Ready Your UK Tanker Fleet for 2026
From SIRE 2.0 CVIQ preparation to UK ETS emissions monitoring, Marine Inspection connects every compliance requirement — photo evidence, maintenance tasks, crew competency records, drill logs, and corrective action tracking — into one platform built for UK tanker operators navigating the most complex regulatory year in maritime history.

Frequently Asked Questions

What is SIRE 2.0 and when did it replace VIQ7?
SIRE 2.0 is OCIMF's digitalized Ship Inspection Report Programme that permanently replaced VIQ7 on September 2, 2024. It is now the only available commercial tanker inspection tool.
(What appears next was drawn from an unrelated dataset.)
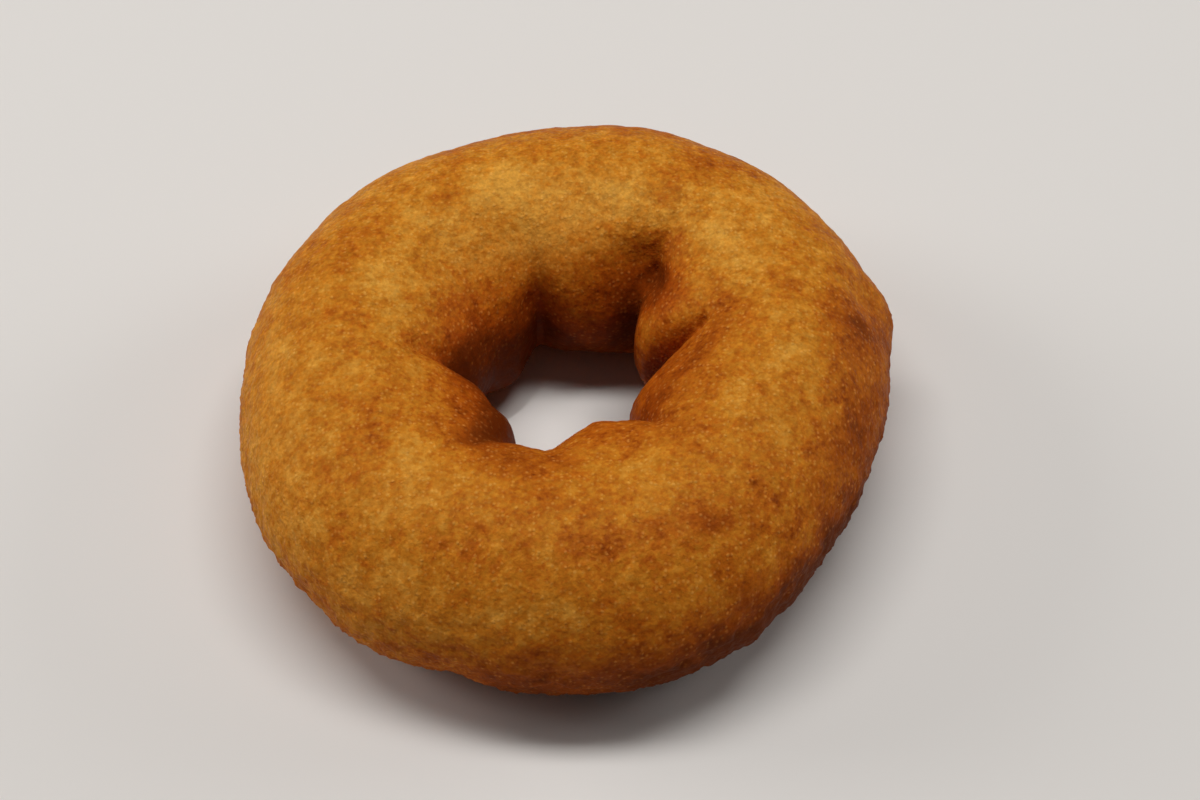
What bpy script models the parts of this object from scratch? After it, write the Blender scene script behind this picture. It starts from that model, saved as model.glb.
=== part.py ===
"""Plain cake doughnut: one fried ring with soft lobes that fold together round its hole.

Metres, +Z up. The origin is on the resting plane, under the middle of the ring's box.
Places on the ring are given by two angles in degrees. "Around" starts at +X and turns
towards +Y. "Over" is 0 on the outer side, 90 on top, 180 in the hole and 270 underneath.
"""

import bpy
import numpy as np

MM = 0.001

# The ring and its oval section.
RING_RADIUS = 28.0 * MM
HALF_WIDTH = 16.0 * MM
HALF_HEIGHT = 15.0 * MM

# The underside is pressed flat by this much where the ring rests, with a soft edge.
REST_DEPTH = 1.6 * MM
REST_EDGE = 0.5 * MM

# Faces round the ring and round its section.
AROUND_STEPS = 120
OVER_STEPS = 40

# Slow waves in the ring's radius: waves in one turn, height, angle of a crest.
WAVES = (
    (2, 1.05 * MM, 59.0),
    (3, 0.51 * MM, 38.0),
    (4, 0.33 * MM, 31.0),
    (5, 0.40 * MM, 4.0),
)

# Soft lobes round the hole: name, around, half of the angle it spans, height.
# Where two of them meet there is a fold, and a gap between two is a hollow.
LOBES = (
    ("left", 148.0, 40.0, 0.4 * MM),
    ("far", 77.0, 27.0, 1.1 * MM),
    ("right", 31.0, 21.0, 2.0 * MM),
    ("near_right", 340.0, 30.0, 0.0 * MM),
    ("near", 287.0, 24.0, 2.0 * MM),
    ("near_left", 216.0, 28.0, 2.1 * MM),
)
HOLLOW_DEPTH = 1.6 * MM
LOBE_FULLNESS = 2.6
LOBE_OVER = 188.0
LOBE_OVER_REACH = 62.0
LOBE_OVER_POWER = 4

# Single swellings and dents: name, around, over, reach round the ring, reach over it, height.
SWELLINGS = (
    ("dent_far_right", 52.0, 136.0, 4.2 * MM, 6.5 * MM, -2.4 * MM),
    ("toe_left", 131.0, 216.0, 5.5 * MM, 8.0 * MM, 2.7 * MM),
    ("shoulder_right", 16.0, 6.0, 4.2 * MM, 5.5 * MM, 1.6 * MM),
    ("shoulder_dent", 12.0, 38.0, 3.0 * MM, 3.5 * MM, -0.8 * MM),
    ("side_swell_left", 170.0, 0.0, 5.0 * MM, 9.0 * MM, 0.35 * MM),
    ("side_dent_left", 149.0, 20.0, 5.0 * MM, 9.0 * MM, -0.3 * MM),
    ("side_swell_near_left", 236.0, -28.0, 5.0 * MM, 9.0 * MM, 0.7 * MM),
    ("side_dent_near_left", 252.0, -35.0, 3.5 * MM, 9.0 * MM, -0.8 * MM),
    ("side_dent_right", 324.0, -20.0, 4.0 * MM, 9.0 * MM, -0.25 * MM),
    ("top_valley_left", 140.0, 100.0, 4.0 * MM, 12.0 * MM, -0.5 * MM),
)

CRUST_COLOUR = (0.53, 0.20, 0.030, 1.0)
CRUST_ROUGHNESS = 0.62


def clear_scene():
    """Removes every object of the scene."""
    for obj in list(bpy.data.objects):
        bpy.data.objects.remove(obj, do_unlink=True)


def turned(angle, start):
    """The angle from start to angle in degrees, between -180 and 180."""
    return (angle - start + 180.0) % 360.0 - 180.0


def ring_radius(around):
    """Radius of the ring's middle line, with its slow waves."""
    radius = np.full_like(around, RING_RADIUS)
    for count, height, crest in WAVES:
        radius += height * np.cos(np.radians(count * (around - crest)))
    return radius


def lobe_relief(around, over):
    """Height of the lobes round the hole, with hollows between them."""
    height = np.full_like(around, -HOLLOW_DEPTH)
    for _name, middle, half_span, top in LOBES:
        share = np.abs(turned(around, middle)) / half_span
        pillow = (top + HOLLOW_DEPTH) * (1.0 - share**LOBE_FULLNESS) - HOLLOW_DEPTH
        height = np.maximum(height, pillow)
    fade = np.exp(-((turned(over, LOBE_OVER) / LOBE_OVER_REACH) ** LOBE_OVER_POWER))
    return height * fade


def swelling_relief(around, over, from_axis):
    """Height of the single swellings and dents, each a soft round mound."""
    height = np.zeros_like(around)
    for _name, middle, over_middle, reach, over_reach, top in SWELLINGS:
        along = np.radians(turned(around, middle)) * from_axis / reach
        across = np.radians(turned(over, over_middle)) * HALF_WIDTH / over_reach
        height += top * np.exp(-(along**2) - across**2)
    return height


def pressed_flat(height):
    """Heights with everything below the resting plane pressed up to it, softly at its edge."""
    eased = (height + REST_EDGE) ** 2 / (4.0 * REST_EDGE)
    return np.where(height > REST_EDGE, height, np.where(height < -REST_EDGE, 0.0, eased))


def crust_points(around, over):
    """Points of the crust for arrays of the two angles, resting on z = 0."""
    turn, rise = np.radians(around), np.radians(over)
    from_axis = ring_radius(around) + HALF_WIDTH * np.cos(rise)
    height = HALF_HEIGHT * np.sin(rise)
    outward, upward = np.cos(rise) / HALF_WIDTH, np.sin(rise) / HALF_HEIGHT
    length = np.hypot(outward, upward)
    relief = lobe_relief(around, over) + swelling_relief(around, over, from_axis)
    from_axis += relief * outward / length
    height += relief * upward / length + HALF_HEIGHT - REST_DEPTH
    height = pressed_flat(height)
    return np.stack([from_axis * np.cos(turn), from_axis * np.sin(turn), height], axis=1)


def centred(points):
    """The points moved so that the middle of their box lies over the origin."""
    middle = (points.min(axis=0) + points.max(axis=0)) / 2.0
    return points - [middle[0], middle[1], 0.0]


def principled(name, colour, roughness):
    """A plain Principled material."""
    material = bpy.data.materials.new(name)
    material.use_nodes = True
    shader = material.node_tree.nodes["Principled BSDF"]
    shader.inputs["Base Color"].default_value = colour
    shader.inputs["Roughness"].default_value = roughness
    shader.inputs["Metallic"].default_value = 0.0
    material.diffuse_color = colour
    return material


def make_doughnut(collection):
    """A torus whose points are moved to the crust's real shape."""
    bpy.ops.mesh.primitive_torus_add(
        align="WORLD",
        major_segments=AROUND_STEPS,
        minor_segments=OVER_STEPS,
        major_radius=RING_RADIUS,
        minor_radius=HALF_WIDTH,
    )
    doughnut = bpy.context.object
    doughnut.name = "doughnut"
    mesh = doughnut.data
    mesh.name = "doughnut"
    start = np.empty(len(mesh.vertices) * 3, np.float32)
    mesh.vertices.foreach_get("co", start)
    x, y, z = start.reshape(-1, 3).astype(np.float64).T
    around = np.degrees(np.arctan2(y, x))
    over = np.degrees(np.arctan2(z, np.hypot(x, y) - RING_RADIUS))
    points = centred(crust_points(around, over))
    mesh.vertices.foreach_set("co", points.astype(np.float32).ravel())
    mesh.shade_smooth()
    mesh.update()
    mesh.materials.append(principled("fried_crust", CRUST_COLOUR, CRUST_ROUGHNESS))
    for holder in list(doughnut.users_collection):
        holder.objects.unlink(doughnut)
    collection.objects.link(doughnut)
    return doughnut


def main():
    clear_scene()
    collection = bpy.data.collections.new("old_fashioned_doughnut")
    bpy.context.scene.collection.children.link(collection)
    make_doughnut(collection)


main()
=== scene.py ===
"""Looks of the plain cake doughnut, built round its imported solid.

Lengths are in metres. Places on the ring are given by two angles in degrees: "around"
starts at +X and turns towards +Y, and "over" is 0 on the outer side, 90 on top, 180 in
the hole and 270 underneath.
"""

import math

import bpy
import numpy as np
from mathutils import Matrix, Vector, noise


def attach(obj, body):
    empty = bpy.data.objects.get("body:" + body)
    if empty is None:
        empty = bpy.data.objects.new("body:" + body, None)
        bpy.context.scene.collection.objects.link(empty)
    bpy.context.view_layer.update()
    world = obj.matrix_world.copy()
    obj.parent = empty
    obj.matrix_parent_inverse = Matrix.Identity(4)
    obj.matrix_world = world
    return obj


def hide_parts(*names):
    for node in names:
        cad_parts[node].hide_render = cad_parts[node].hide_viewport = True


MM = 0.001

# The ring, its oval section and the flat spot that it rests on, as in the solid.
RING_RADIUS = 28.0 * MM
HALF_WIDTH = 16.0 * MM
HALF_HEIGHT = 15.0 * MM
REST_DEPTH = 1.6 * MM
REST_EDGE = 0.5 * MM

# Slow waves in the ring's radius: waves in one turn, height, angle of a crest.
WAVES = (
    (2, 1.05 * MM, 59.0),
    (3, 0.51 * MM, 38.0),
    (4, 0.33 * MM, 31.0),
    (5, 0.40 * MM, 4.0),
)

# Lobes round the hole: around, half of the angle it spans, height.
LOBES = (
    (148.0, 40.0, 0.4 * MM),
    (77.0, 27.0, 1.1 * MM),
    (31.0, 21.0, 2.0 * MM),
    (340.0, 30.0, 0.0 * MM),
    (287.0, 24.0, 2.0 * MM),
    (216.0, 28.0, 2.1 * MM),
)

# Depth between the lobes, how full they are, and how they fade over the ring's section.
HOLLOW_DEPTH = 1.6 * MM
LOBE_FULLNESS = 2.6
LOBE_OVER = 188.0
LOBE_OVER_REACH = 62.0
LOBE_OVER_POWER = 4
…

The key changes: each inspection uses a bespoke Compiled Vessel Inspection Questionnaire (CVIQ) generated by an algorithm rather than a fixed questionnaire. Responses are graded from "Exceeds Expectations" to "Not as Expected" instead of binary Yes/No. Every question is assessed across three dimensions — Hardware, Procedures, and Human Factors. Inspections are conducted on web-enabled tablets with GPS verification, real-time reporting, and photograph evidence. Reports remain active on the OCIMF database for 12 months from publication.
How does the UK ETS maritime scheme affect tanker operators from July 2026?
The UK ETS extends to maritime from July 1, 2026, covering vessels of 5,000 gross tonnage and above on domestic voyages (UK port to UK port) and all in-port emissions including vessels on international routes. It covers CO2, methane, and nitrous oxide. Operators must develop Emissions Monitoring Plans per operator (not per ship), appoint accredited verifiers, and submit Annual Emissions Reports. The first reporting period runs July to December 2026, with verified reports due by March 31, 2027. A one-off double-surrender concession means 2026 and 2027 allowances are surrendered together by April 30, 2028. The UK Authority has indicated intent to include international voyage emissions from 2028.
What are MCA expanded inspections and which tankers are affected?
The Maritime and Coastguard Agency conducts expanded Port State Control inspections under the Paris MoU on oil, gas, or chemical tankers over 12 years old, as well as other high-risk vessels. These expanded inspections cover structural integrity (hull, deck, watertight doors), emergency systems (steering gear, bilge pumps), radio communications, and fire safety equipment. Owners of eligible vessels must submit the MCA's Expanded Inspection Ship Arrival form 72 hours before arrival. Failure to report is recorded in the Paris MoU system, making the vessel a priority for inspection at its next European port call. Ships with a high risk profile face inspections every 5 months, standard risk every 10 months, and low risk every 24 months.
What are the 9 Performance Influencing Factors in SIRE 2.0?
Performance Influencing Factors are SIRE 2.0's framework for evaluating the human element during inspections. When a crew member is rated "Not as Expected," the inspector must identify which PIFs contributed. The nine factors are: recognition of safety criticality, custom and practice with procedures, procedure accessibility and accuracy, team communication and coordination, stress/workload/fatigue levels, morale and motivation, competence/training/experience, environmental conditions, and tool/equipment design and condition. This creates a documented connection between individual crew performance and fleet vetting outcomes — making ongoing competency training and documentation essential rather than optional.
How can vessel inspection software help UK tanker operators manage SIRE 2.0 compliance?
Digital inspection platforms address SIRE 2.0's three core operational challenges. First, the Photo Repository requirement: SIRE 2.0 requires standardised vessel photos updated every 6 months across all safety-critical equipment, cargo areas, accommodation, and engine spaces. Managing this across a fleet requires systematic digital collection and organisation. Second, corrective action management: negative observations must be converted to tracked tasks with deadlines, responsible persons, and completion evidence — not just noted and forgotten. Third, the unpredictable CVIQ: software tracks which Core, Rotational, Campaign, and Conditional questions each vessel has covered, identifying preparation gaps before the next inspection finds them.